裕仁天皇的战争责任,最后为何能逃脱?

日本昭和天皇裕仁(1901—1989)在位62年(1926年12月25日-1989年1月7日),是日本历史上在位时间最长的天皇。在裕仁在位期间,日本发动了侵略中国东北的“九·一八”事变、“七·七”卢沟桥事变和全面侵华战争,进而发动了太平洋战争。

裕仁天皇与这一系列侵略战争有什么关系,应负责任吗?

在盟军占领日本初期,如何对待天皇,不仅关系到对天皇战争责任的认定,而且与日本对外战争的性质有着重要关系,直接影响到日本人认识他们自己的战争行为。日本投降前后,亚太有关国家,以及美国民众都呼吁严惩天皇,废除天皇制度。英国和苏联也提出严厉要求,对裕仁天皇进行严惩。

但以美国总统杜鲁门、国务卿赫尔、副国务卿格鲁为代表的部分美国政界高层,却主张保留天皇制,以稳定日本驻外军队及日本国内政治、社会形势。随后美国逐步确认了裕仁天皇在帮助美国对日占领改造的顺利实施上能够发挥有利作用。

1945年10月9日,裕仁天皇任命前驻美国大使、华盛顿会议日本全权代表币原喜重郎接替主动辞职的东久迩宫首相。币原新内阁成立后,接受了起草日本新宪法草案的任务。在修宪过程中,天皇制度的保全和废止以及天皇的战争责任成为重要且极具争议的问题。 11月5日,币原内阁投票通过了《关于战争责任的决议》。

正是这份文件,后来成为裕仁天皇《独白录》中的表述基础以及战后保守政治家战争观的主要引用依据。在这份官方文件中,认为“天皇一直关心对美谈判,直到最后一刻也没有放弃与美达成和平协议”,“在发动战争和实施作战计划上,天皇是遵循了宪法惯例,才没有拒绝最高指挥部和政府的决定”,“尽管在珍珠港袭击前,天皇从海军参谋长处知道了这一消息,了解了初期行动概要,但没有收到关于行动具体细节的报告”。

天皇在珍珠港袭击中的作用,在这份文件中被做了虚假陈述,还将天皇塑造成为一个尊重宪法、热爱和平的领袖形象。战后日本政界正是依据此文件,坚持所谓的“天皇和平论”。

在东京审判中,辩方试图从大日本帝国宪法中,诡辩天皇只是按照宪法行事,与犯罪无关。裕仁天皇在《独白录》中进一步形容自己是“军人的囚徒”。

日本政界全力推卸天皇对战争的责任,目的是为了迎合盟军指挥官利用天皇稳定日军和日本国内局势,实施美国对日占领政策的需要。美国最终在天皇的战争责任问题上选择了“睁一只,眼闭一只眼”。

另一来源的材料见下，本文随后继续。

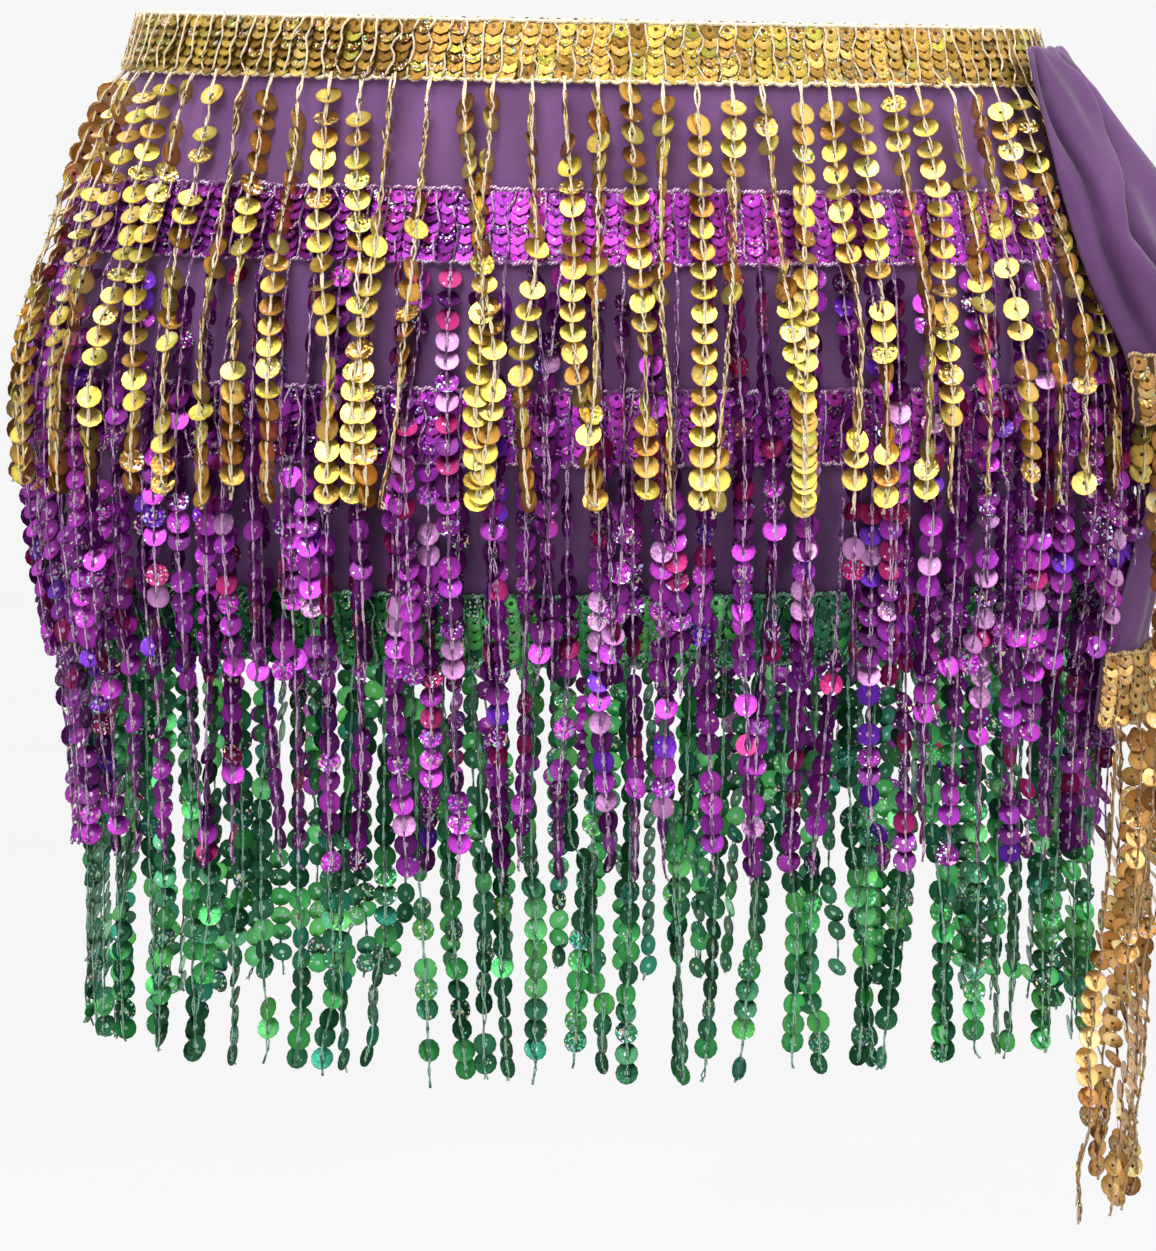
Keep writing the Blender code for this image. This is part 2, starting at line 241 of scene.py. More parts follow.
# Sequin colours, each after how common it is, in sixteenths. A strand finish's first columns hold the
# bright shades of faces turned to the light, and its darker shades after them are painted shade, given
# mostly to sequins turned aside. The gold trim's brighter shades are painted light where the trim is
# bright.
SEQUIN_COLOURS = {
    "gold": (
        (4, 1.00, 0.76, 0.14), (3, 1.00, 0.68, 0.17), (4, 0.86, 0.53, 0.12), (2, 1.00, 0.83, 0.20),
        (2, 0.68, 0.35, 0.07), (1, 0.42, 0.19, 0.04),
    ),
    "gold trim": (
        (4, 0.52, 0.30, 0.06), (3, 0.66, 0.45, 0.08), (3, 0.38, 0.20, 0.04), (2, 0.50, 0.44, 0.07),
        (2, 0.90, 0.62, 0.17), (2, 0.72, 0.43, 0.10),
    ),
    "purple": (
        (4, 0.44, 0.035, 0.47), (3, 0.30, 0.025, 0.38), (1, 0.74, 0.32, 0.72), (1, 0.15, 0.02, 0.48),
        (3, 0.24, 0.018, 0.27), (3, 0.14, 0.011, 0.165), (1, 0.34, 0.012, 0.12),
    ),
    "green": (
        (4, 0.05, 0.36, 0.09), (2, 0.11, 0.50, 0.15), (1, 0.10, 0.46, 0.10), (4, 0.018, 0.125, 0.05),
        (4, 0.03, 0.19, 0.085), (1, 0.02, 0.21, 0.13),
    ),
    "bronze": (
        (5, 0.86, 0.52, 0.18), (4, 0.96, 0.68, 0.28), (5, 0.62, 0.32, 0.09), (2, 0.40, 0.18, 0.05),
    ),
}
DARK_HOLES = {
    "gold": (0.14, 0.06, 0.015),
    "purple": (0.05, 0.006, 0.06),
    "green": (0.01, 0.06, 0.025),
    "bronze": (0.14, 0.06, 0.02),
}
# A painted glint in the middle of green and purple strand sequins, where the others show a dark hole
PAINTED_MIDDLE_GLINTS = {"purple": (0.66, 0.36, 0.68), "green": (0.36, 0.66, 0.46)}
TRIM_STRENGTH = {"gold": 1.0, "purple": 1.0, "green": 1.2, "bronze": 0.95}
TRIM_GLITTER = {"gold": 0.22, "purple": 0.25, "green": 0.50, "bronze": 0.16}
METALLIC = {"gold": 0.95, "purple": 0.80, "green": 0.80, "bronze": 0.92}
TAPE_COLOURS = {
    "gold": (0.180, 0.100, 0.028),
    "purple": (0.060, 0.010, 0.070),
    "green": (0.010, 0.060, 0.025),
    "bronze": (0.110, 0.055, 0.020),
}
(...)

1946年1月1日,美军占领下的日本政府发布“关于新日本建设的诏书”,也称《人间宣言》(日语“人间”为“人类”之意)。“诏书”中提及:“朕与尔等国民之纽带,乃结于始终相互信赖与敬爱之上,而非生于单纯的神话传说,也非基于天皇乃现御神,日本国民不应自认比其他种族更为优越因有注定统治世界之观念。”

尽管诏书中从头到尾都未出现“人间”“宣言”两个词,但并不妨碍驻日美军通过该诏书传达“命令”:战前的军国主义宣传已经结束,日本天皇不再是帝国日本的“现人神”,所有日本国民都要在崭新制度下寻求生存之道。

对于《人间宣言》的起草,昭和天皇曾过:“后水尾帝患病需针灸,然而医生不能给现神针灸,只能让位才能接受治疗。”“德川氏将家康神化为东照宫,家康所定之事全为神君所定,继而不再改革,以至于最终破灭。”

字面通俗易懂:裕仁已经不再想做“现神”,也不希求维持“明治大帝”所定的宪制体系。

可是,历史上的后水尾天皇与德川家康是同时代人,德川家康通过军事力量开创的江户幕府彻底将皇权架空;而300多年后,驻日盟军总司令道格拉斯·麦克阿瑟也以军事力量进驻日本,裕仁也面临着后水尾天皇的境况。

和平宪法彻底改变了天皇在日本政治中的角色,但天皇历史责任的“混乱”助长了日本右翼分子根据自身利益和实际情况,随意篡改历史的丑恶行径。

不过,裕仁天皇的战争责任,包括其在珍珠港事件谋划中的重要角色,很快就被日本国内外媒体和学者披露出来。

总的来讲,不是亚洲国家和国际社会,甚至不是美国人民和人民,而是美国高层政治和军事官员在考虑到实际利益的情况下,实现了对日本天皇的“谅解,这种“高层和解-民间异议”的方式,为日后美日舆论在历史理解问题上的争论铺平了道路。